* begin Source data *

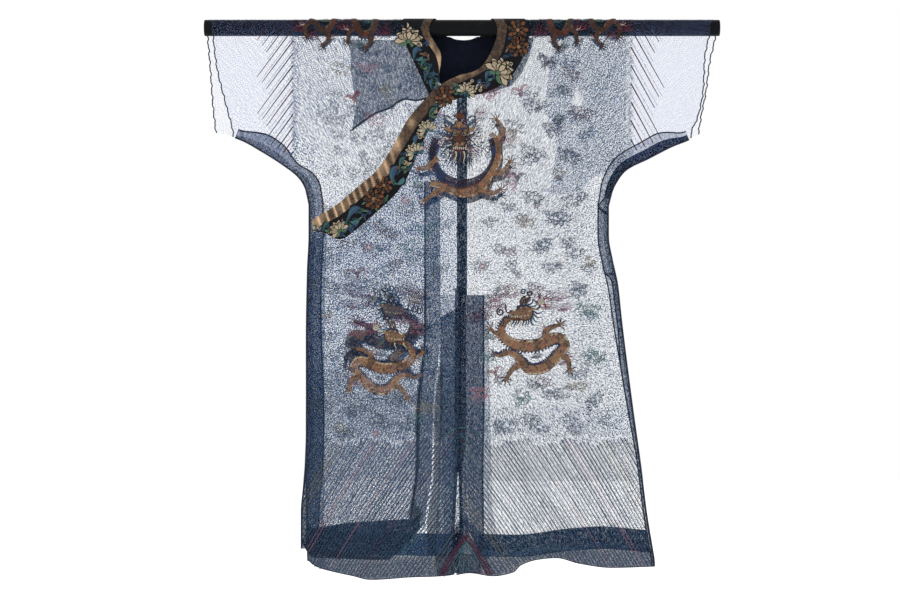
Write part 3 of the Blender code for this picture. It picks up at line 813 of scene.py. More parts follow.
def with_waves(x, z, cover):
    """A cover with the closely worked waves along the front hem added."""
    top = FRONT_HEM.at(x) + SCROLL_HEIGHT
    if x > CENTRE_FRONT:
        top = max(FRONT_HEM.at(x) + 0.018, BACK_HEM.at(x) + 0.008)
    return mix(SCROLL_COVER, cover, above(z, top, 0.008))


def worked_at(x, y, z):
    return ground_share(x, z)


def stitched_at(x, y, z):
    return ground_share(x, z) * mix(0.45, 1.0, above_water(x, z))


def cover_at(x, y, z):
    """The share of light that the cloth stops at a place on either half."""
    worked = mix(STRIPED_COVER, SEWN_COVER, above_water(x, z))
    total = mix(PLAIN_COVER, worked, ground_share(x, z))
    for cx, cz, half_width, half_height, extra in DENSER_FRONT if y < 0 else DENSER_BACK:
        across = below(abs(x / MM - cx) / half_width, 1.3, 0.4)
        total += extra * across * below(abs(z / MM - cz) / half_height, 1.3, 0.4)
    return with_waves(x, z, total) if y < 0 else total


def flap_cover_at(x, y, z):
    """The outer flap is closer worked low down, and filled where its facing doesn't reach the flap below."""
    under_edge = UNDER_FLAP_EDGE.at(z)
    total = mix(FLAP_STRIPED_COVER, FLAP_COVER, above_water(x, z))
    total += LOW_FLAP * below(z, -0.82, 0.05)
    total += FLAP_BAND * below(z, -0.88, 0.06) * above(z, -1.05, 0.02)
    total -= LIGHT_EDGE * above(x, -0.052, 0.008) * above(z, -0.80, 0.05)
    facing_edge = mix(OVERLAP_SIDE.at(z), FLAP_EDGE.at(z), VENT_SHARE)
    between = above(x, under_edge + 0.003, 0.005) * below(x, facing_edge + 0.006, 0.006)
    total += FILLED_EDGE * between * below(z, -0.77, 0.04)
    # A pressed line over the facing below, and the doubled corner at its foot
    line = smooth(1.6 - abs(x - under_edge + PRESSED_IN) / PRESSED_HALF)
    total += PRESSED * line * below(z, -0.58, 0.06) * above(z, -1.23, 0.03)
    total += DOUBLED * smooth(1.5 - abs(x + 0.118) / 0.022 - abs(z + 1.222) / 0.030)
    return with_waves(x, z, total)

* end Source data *

— What is expected —
Print from the first line through the line that contains "return ground_share(x, z) *", please, including both, and leave out every line outside that stretch.

— Response to this exercise —
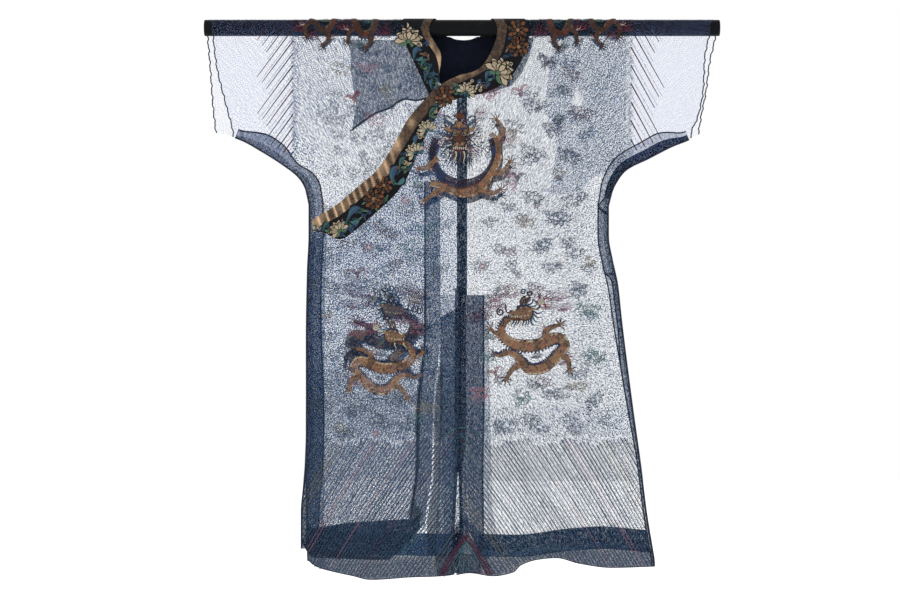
Write part 3 of the Blender code for this picture. It picks up at line 813 of scene.py. More parts follow.
def with_waves(x, z, cover):
    """A cover with the closely worked waves along the front hem added."""
    top = FRONT_HEM.at(x) + SCROLL_HEIGHT
    if x > CENTRE_FRONT:
        top = max(FRONT_HEM.at(x) + 0.018, BACK_HEM.at(x) + 0.008)
    return mix(SCROLL_COVER, cover, above(z, top, 0.008))


def worked_at(x, y, z):
    return ground_share(x, z)


def stitched_at(x, y, z):
    return ground_share(x, z) * mix(0.45, 1.0, above_water(x, z))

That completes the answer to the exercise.